_SUPPLIED MATERIAL_.
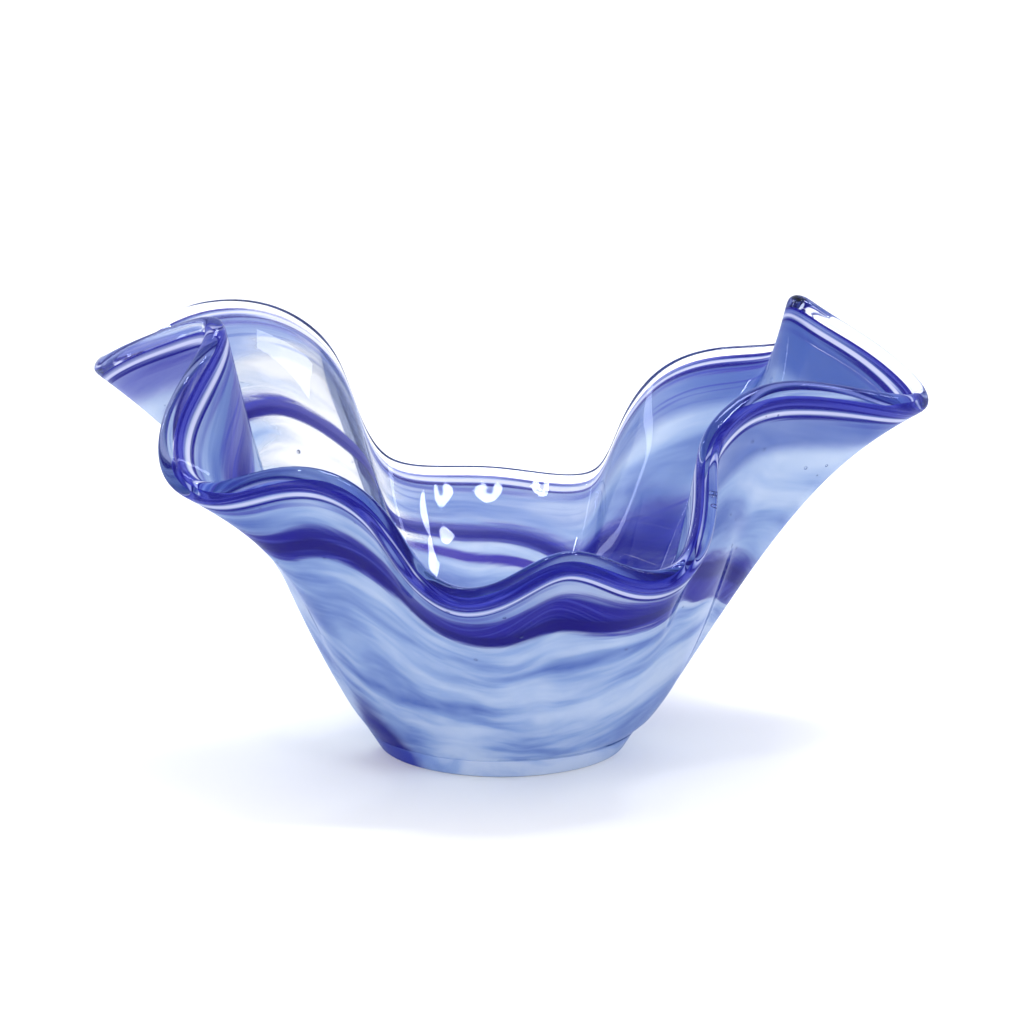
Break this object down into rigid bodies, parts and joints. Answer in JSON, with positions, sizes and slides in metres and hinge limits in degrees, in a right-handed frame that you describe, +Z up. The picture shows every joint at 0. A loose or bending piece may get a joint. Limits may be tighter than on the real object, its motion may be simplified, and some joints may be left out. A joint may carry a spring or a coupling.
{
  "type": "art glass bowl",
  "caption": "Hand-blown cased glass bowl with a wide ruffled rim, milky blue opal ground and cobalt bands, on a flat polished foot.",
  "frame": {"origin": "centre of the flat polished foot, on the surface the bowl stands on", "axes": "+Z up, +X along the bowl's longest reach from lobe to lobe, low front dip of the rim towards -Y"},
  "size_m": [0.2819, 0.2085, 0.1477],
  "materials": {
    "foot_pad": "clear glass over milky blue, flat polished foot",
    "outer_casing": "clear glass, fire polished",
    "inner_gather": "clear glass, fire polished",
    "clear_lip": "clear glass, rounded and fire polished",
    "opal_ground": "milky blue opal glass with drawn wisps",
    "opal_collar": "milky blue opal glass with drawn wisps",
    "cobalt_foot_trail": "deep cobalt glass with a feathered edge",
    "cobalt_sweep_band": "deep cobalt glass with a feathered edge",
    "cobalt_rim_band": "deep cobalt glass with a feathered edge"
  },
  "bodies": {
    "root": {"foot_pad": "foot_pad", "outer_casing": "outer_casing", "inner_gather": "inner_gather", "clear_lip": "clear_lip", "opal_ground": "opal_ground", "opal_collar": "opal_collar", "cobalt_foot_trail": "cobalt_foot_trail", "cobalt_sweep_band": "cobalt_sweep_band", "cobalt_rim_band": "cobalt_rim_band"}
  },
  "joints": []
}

_TASK DESCRIPTION_.
Output the listing above word for word.

_EXPECTED ANSWER_.
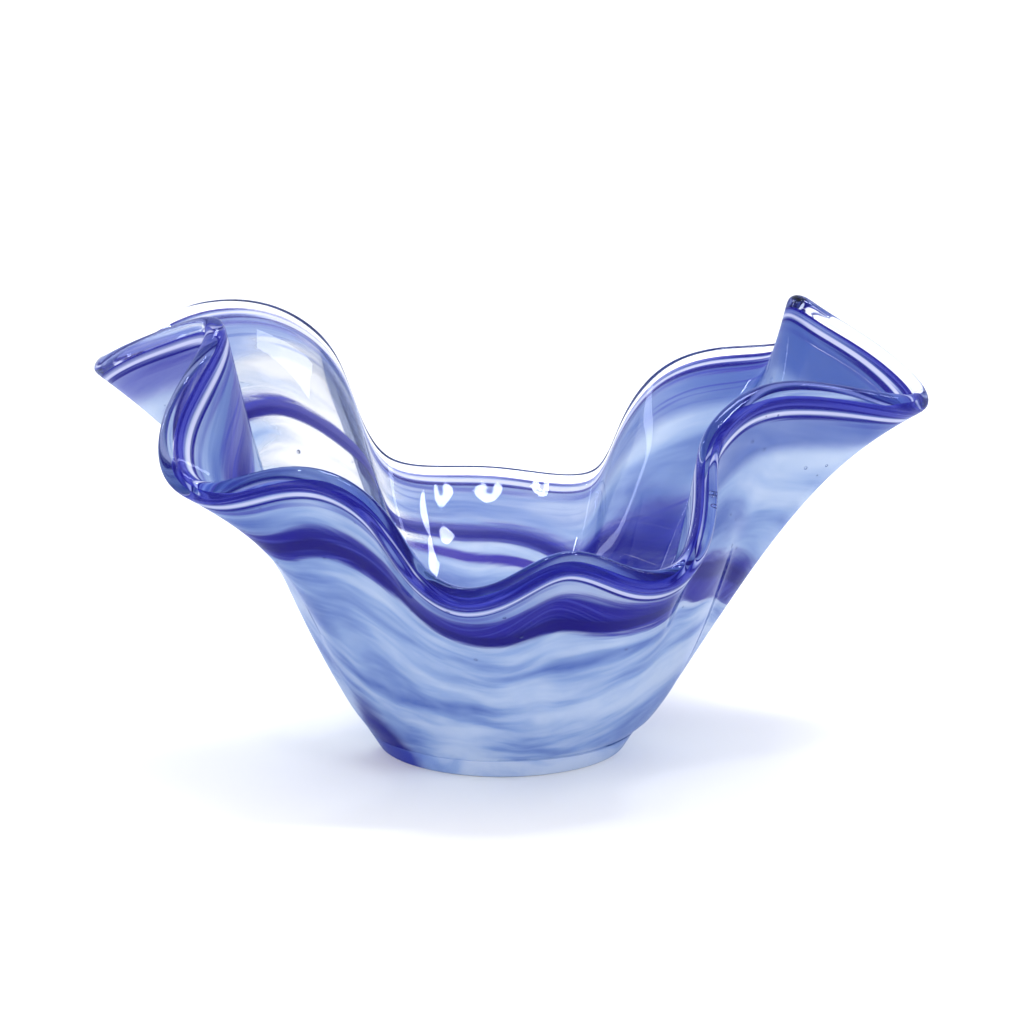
Break this object down into rigid bodies, parts and joints. Answer in JSON, with positions, sizes and slides in metres and hinge limits in degrees, in a right-handed frame that you describe, +Z up. The picture shows every joint at 0. A loose or bending piece may get a joint. Limits may be tighter than on the real object, its motion may be simplified, and some joints may be left out. A joint may carry a spring or a coupling.
{
  "type": "art glass bowl",
  "caption": "Hand-blown cased glass bowl with a wide ruffled rim, milky blue opal ground and cobalt bands, on a flat polished foot.",
  "frame": {"origin": "centre of the flat polished foot, on the surface the bowl stands on", "axes": "+Z up, +X along the bowl's longest reach from lobe to lobe, low front dip of the rim towards -Y"},
  "size_m": [0.2819, 0.2085, 0.1477],
  "materials": {
    "foot_pad": "clear glass over milky blue, flat polished foot",
    "outer_casing": "clear glass, fire polished",
    "inner_gather": "clear glass, fire polished",
    "clear_lip": "clear glass, rounded and fire polished",
    "opal_ground": "milky blue opal glass with drawn wisps",
    "opal_collar": "milky blue opal glass with drawn wisps",
    "cobalt_foot_trail": "deep cobalt glass with a feathered edge",
    "cobalt_sweep_band": "deep cobalt glass with a feathered edge",
    "cobalt_rim_band": "deep cobalt glass with a feathered edge"
  },
  "bodies": {
    "root": {"foot_pad": "foot_pad", "outer_casing": "outer_casing", "inner_gather": "inner_gather", "clear_lip": "clear_lip", "opal_ground": "opal_ground", "opal_collar": "opal_collar", "cobalt_foot_trail": "cobalt_foot_trail", "cobalt_sweep_band": "cobalt_sweep_band", "cobalt_rim_band": "cobalt_rim_band"}
  },
  "joints": []
}